# Nitrous Oxide Thinking.



## Niss200SXGTR (May 31, 2002)

Hey, i was reading in a import (sigh) magazine, and i was noticig that there is a dry, and wet NOS. The dry kit (correct me if i am wrong) sprays a dry composite of Nitros oxide, into the intake pipeing.......or is it the manifold.. but from there, it gives a huge boost, and destroys your engine.. i wonder if you can like.. limit the amount of nos you can use, or does it all jsut go when you hit the button.
hehe


----------



## Guest (Aug 6, 2002)

Dry kit injects nitrous ONLY into your intake(right after your MAF is best I've heard). A dry kit relies heavily on your stock fuel system, which many people dont recommend unless you have the JWT setup. I wouldnt recommend over 50-75 dry. A wet kit injects both nitrous and fuel. 

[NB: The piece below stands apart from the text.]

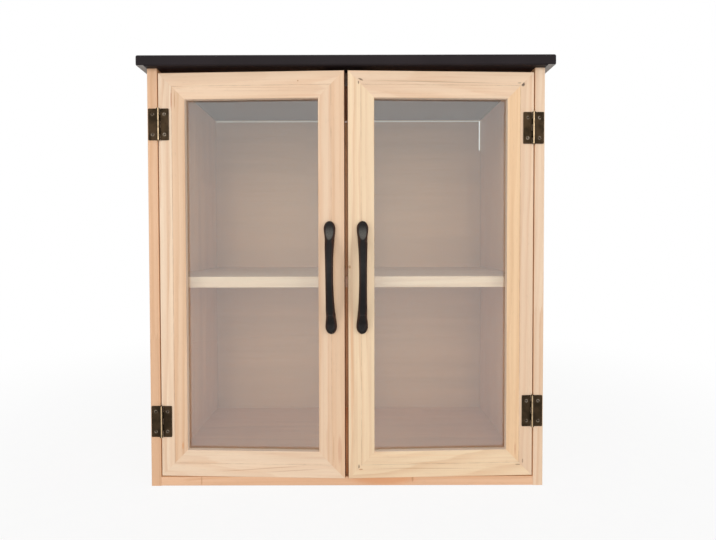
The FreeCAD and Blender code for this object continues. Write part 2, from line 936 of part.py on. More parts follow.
def case_nodes():
    """Every piece that stays with the case."""
    nodes = {
        "left_side_panel": side_panel("left"),
        "right_side_panel": side_panel("right"),
        "bottom_board": bottom_board(),
        "top_board": top_board(),
        "shelf": shelf(),
        "back_panel": back_panel(),
        "back_panel_screws": back_panel_screws(),
        "catch_housing": catch_housing(),
        "catch_magnets": Part.makeCompound([magnet_block(middle) for middle in magnet_stacks()]),
        "catch_pole_plates": Part.makeCompound(
            [pole_plate(middle, level) for middle in magnet_stacks() for level in (1, -1)]),
        "catch_screws": catch_screws(),
    }
    for name in case_dowel_groups():
        nodes[name] = case_dowels(name)
    screws = []
    for side in ("left", "right"):
        for level, middle in hinge_middles(side).items():
            leaf = cut_all(hinge_leaf(middle, -1), hinge_screw_holes(side, -1))
            pin = hinge_pin(middle)
            nodes[f"{side}_{level}_hinge_case_leaf"] = leaf if side == "left" else mirrored(leaf)
            nodes[f"{side}_{level}_hinge_pin"] = pin if side == "left" else mirrored(pin)
        pieces = hinge_screws(side, -1)
        screws += pieces if side == "left" else [mirrored(piece) for piece in pieces]
    nodes["hinge_case_screws"] = Part.makeCompound(screws)
    return nodes


def all_nodes():
    """Every node of the bookcase by name."""
    nodes = case_nodes()
    for side in ("left", "right"):
        for name, shape in door_nodes(side).items():
            swung = ajar(shape)
            nodes[f"{side}_door_{name}"] = swung if side == "left" else mirrored(swung)
    return nodes


os.makedirs("parts", exist_ok=True)
for node_name, node_shape in all_nodes().items():
    if not node_shape.isValid():
        print("not valid:", node_name)
    node_shape.exportStep(f"parts/{node_name}.step")
    print(node_name, len(node_shape.Solids), round(node_shape.Volume, 1))
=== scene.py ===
"""A two-door glazed bookcase in pale pine with a black top, dressed and lit.

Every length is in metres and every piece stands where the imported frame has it.
"""

import json
import logging
import math
from dataclasses import dataclass, field
from enum import Enum
from functools import cache
from typing import Mapping, Optional, Sequence, Union

import bmesh
import bpy
from mathutils import Matrix, Vector


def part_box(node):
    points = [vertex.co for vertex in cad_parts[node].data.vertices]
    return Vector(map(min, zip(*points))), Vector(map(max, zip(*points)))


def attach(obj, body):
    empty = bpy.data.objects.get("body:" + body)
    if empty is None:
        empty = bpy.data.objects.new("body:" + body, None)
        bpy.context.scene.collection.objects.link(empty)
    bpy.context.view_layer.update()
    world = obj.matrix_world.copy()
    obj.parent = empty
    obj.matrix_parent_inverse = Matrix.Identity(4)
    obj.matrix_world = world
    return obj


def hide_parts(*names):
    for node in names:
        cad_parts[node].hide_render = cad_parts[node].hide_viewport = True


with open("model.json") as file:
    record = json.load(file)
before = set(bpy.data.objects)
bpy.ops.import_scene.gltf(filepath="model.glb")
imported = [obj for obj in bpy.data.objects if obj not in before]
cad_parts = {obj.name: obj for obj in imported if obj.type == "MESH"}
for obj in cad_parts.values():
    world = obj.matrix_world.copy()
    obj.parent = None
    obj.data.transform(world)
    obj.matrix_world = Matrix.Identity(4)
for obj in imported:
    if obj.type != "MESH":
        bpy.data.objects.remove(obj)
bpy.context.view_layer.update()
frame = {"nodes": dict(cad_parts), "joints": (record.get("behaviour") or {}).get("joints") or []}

log = logging.getLogger("bookcase")

Triple = tuple[float, float, float]
Pair = tuple[float, float]
Colour = Triple
Tree = bpy.types.NodeTree
Outputs = bpy.types.NodeOutputs
Material = bpy.types.Material
Socket = bpy.types.NodeSocket
Feed = Union[Socket, float, Sequence[float]]


def tone(red: int, green: int, blue: int) -> Colour:
    """The linear colour of a tone given from 0 to 255, as a paint card gives it."""
    shares = (part / 255 for part in (red, green, blue))
    return tuple(part / 12.92 if part < 0.04 else ((part + 0.055) / 1.055) ** 2.4 for part in shares)


def dimmed(colour: Colour, share: float) -> Colour:
    """A colour times a share."""
    return tuple(part * share for part in colour)


# Palette

PALE_PINE = tone(236, 210, 182)
CREAM_PINE = tone(238, 211, 176)
WARM_PINE = tone(229, 195, 162)
HONEY_PINE = tone(237, 201, 160)
RUDDY_PINE = tone(226, 184, 148)
DEEP_PINE = tone(205, 152, 108)
BROWN_PINE = tone(176, 118, 74)
SOFT_PINE = tone(231, 201, 171)
ROSY_PINE = tone(235, 193, 158)
SHELF_PINE = tone(246, 214, 184)
# Painted shade: the back panel's inside face, darker than its outside face.
BACK_PAINTED_SHADE_PINE = tone(218, 172, 130)
# Painted light: the tone of the case's inner faces, set for how lit the inside of the case looks.
INNER_PAINTED_LIGHT_PINE = tone(236, 184, 138)
# Painted shade: the meeting stiles' edges in the gap between the doors.
GAP_PAINTED_SHADE_PINE = tone(120, 72, 40)
# Painted light: the door members' walls round the panes, near white.
RIM_PAINTED_LIGHT_PINE = tone(250, 234, 214)
BEECH = tone(214, 176, 138)
DEEP_BEECH = tone(176, 130, 92)
BLACK_PAINT = tone(32, 26, 28)
RAW_UNDERSIDE = tone(134, 106, 88)
# Painted reflection of the white studio under the top's side overhangs.
UNDERSIDE_REFLECTION_GREY = tone(156, 153, 150)
WORN_BROWN = tone(70, 48, 34)
BRONZE = tone(63, 50, 36)
BRONZE_SPOT = tone(47, 38, 27)
BRONZE_EDGE = tone(91, 73, 52)
# Painted shade in the screws' recesses.
BRONZE_RECESS_SHADE = tone(24, 18, 14)
# Worn brass and painted highlight along the hinge knuckles.
WORN_BRASS_GLINT = tone(200, 174, 138)
SCREW_RIM = tone(128, 116, 102)
CAST_BLACK = tone(17, 15, 14)
CAST_BROWN = tone(58, 32, 20)
# Painted highlight in the handle's upper scoop.
CAST_SHEEN_GREY = tone(93, 91, 86)
ZINC = tone(188, 190, 192)
CATCH_BROWN = tone(96, 70, 50)
FERRITE_GREY = tone(52, 51, 50)
SAP_ORANGE = tone(214, 142, 88)
SAP_RED = tone(196, 132, 100)
# Dirt, and painted shade in the moulding's step.
DIRT_AND_SHADE = tone(96, 68, 46)
DARK_DIRT = tone(52, 36, 26)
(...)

You set the jetting(size of horsepower) you want to inject. IE 50 shot, 75 shot, etc. There are mulitple activations for nitrous, microswitches, buttons, what not. depends on your style. When the system is engaged, the nitrous is on throughout the whole band(for example if your holding the button down, its constantly injecting that amount of hp) Make sure to do lots of research first before venturing into nitrous.

Kyle


----------



## javierb14 (Jul 9, 2002)

use a wet kit, its a little safer for the engine.


----------



## Guest (Aug 31, 2002)

*get it together gtr*

DO SOME DAMN READING....THIS FORUM IS NOT ACCURATE entirely

-HSentra


----------